* What the exercise asks *
Print the lines of the data, starting with the first, up to and including the line where "return Wire(self.tree, self.socket.node.outputs[name])" appears.

start Stored data

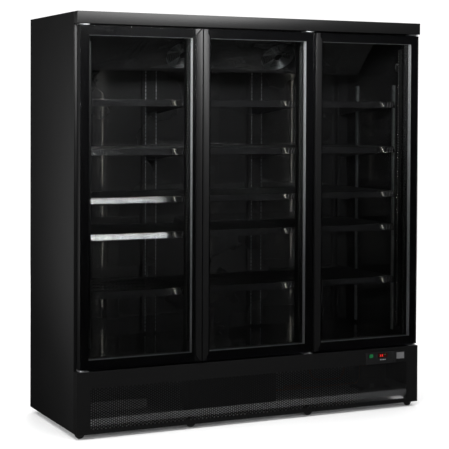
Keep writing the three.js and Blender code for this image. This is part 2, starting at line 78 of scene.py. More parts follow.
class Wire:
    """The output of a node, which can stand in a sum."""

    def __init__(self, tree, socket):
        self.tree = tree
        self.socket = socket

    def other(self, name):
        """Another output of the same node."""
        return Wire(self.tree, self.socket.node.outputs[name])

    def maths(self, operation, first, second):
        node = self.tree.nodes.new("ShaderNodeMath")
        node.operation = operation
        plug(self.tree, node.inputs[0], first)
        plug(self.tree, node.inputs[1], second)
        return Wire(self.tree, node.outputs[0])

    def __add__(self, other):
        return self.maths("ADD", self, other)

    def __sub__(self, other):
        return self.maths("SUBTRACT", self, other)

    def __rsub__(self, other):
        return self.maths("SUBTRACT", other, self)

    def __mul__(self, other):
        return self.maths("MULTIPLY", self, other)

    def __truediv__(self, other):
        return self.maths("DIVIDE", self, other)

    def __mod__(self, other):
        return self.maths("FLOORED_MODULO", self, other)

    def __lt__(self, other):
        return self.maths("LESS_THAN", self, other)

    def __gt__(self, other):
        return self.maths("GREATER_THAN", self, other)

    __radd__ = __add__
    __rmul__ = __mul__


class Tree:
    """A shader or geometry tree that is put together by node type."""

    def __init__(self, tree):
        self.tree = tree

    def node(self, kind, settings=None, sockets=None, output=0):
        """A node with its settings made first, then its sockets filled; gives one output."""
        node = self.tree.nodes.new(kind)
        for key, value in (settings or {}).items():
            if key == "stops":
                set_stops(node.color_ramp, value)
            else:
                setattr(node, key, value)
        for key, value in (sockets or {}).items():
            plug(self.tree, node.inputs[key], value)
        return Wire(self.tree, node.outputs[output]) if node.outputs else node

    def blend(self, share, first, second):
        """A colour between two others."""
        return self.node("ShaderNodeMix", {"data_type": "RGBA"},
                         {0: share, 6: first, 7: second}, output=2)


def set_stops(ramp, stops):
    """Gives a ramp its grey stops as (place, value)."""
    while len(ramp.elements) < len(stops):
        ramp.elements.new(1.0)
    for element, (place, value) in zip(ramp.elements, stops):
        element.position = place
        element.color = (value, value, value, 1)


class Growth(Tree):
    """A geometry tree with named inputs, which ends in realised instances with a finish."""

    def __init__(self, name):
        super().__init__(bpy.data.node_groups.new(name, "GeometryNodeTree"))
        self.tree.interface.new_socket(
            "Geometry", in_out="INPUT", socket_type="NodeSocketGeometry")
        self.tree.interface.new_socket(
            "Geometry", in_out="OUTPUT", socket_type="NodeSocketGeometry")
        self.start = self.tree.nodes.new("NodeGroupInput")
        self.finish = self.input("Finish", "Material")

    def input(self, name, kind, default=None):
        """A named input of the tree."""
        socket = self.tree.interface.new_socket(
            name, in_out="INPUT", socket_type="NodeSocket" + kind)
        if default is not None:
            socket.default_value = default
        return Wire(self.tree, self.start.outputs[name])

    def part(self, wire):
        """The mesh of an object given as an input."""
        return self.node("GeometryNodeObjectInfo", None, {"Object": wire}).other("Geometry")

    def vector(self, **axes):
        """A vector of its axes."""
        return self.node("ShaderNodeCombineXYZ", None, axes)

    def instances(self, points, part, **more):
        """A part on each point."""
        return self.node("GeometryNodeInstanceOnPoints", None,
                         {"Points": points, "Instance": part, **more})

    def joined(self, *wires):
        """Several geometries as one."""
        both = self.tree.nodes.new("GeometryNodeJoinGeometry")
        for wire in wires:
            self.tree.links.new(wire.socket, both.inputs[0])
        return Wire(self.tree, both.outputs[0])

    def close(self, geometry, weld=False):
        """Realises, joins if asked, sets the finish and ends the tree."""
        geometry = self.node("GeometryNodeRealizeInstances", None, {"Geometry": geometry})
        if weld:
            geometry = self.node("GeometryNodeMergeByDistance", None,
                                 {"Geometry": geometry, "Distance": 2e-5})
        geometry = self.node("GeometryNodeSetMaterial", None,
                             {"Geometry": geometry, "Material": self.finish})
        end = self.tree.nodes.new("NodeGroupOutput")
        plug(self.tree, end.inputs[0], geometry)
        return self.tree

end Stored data

* Final answer *
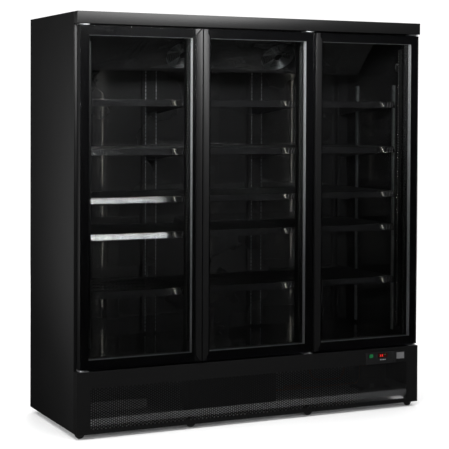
Keep writing the three.js and Blender code for this image. This is part 2, starting at line 78 of scene.py. More parts follow.
class Wire:
    """The output of a node, which can stand in a sum."""

    def __init__(self, tree, socket):
        self.tree = tree
        self.socket = socket

    def other(self, name):
        """Another output of the same node."""
        return Wire(self.tree, self.socket.node.outputs[name])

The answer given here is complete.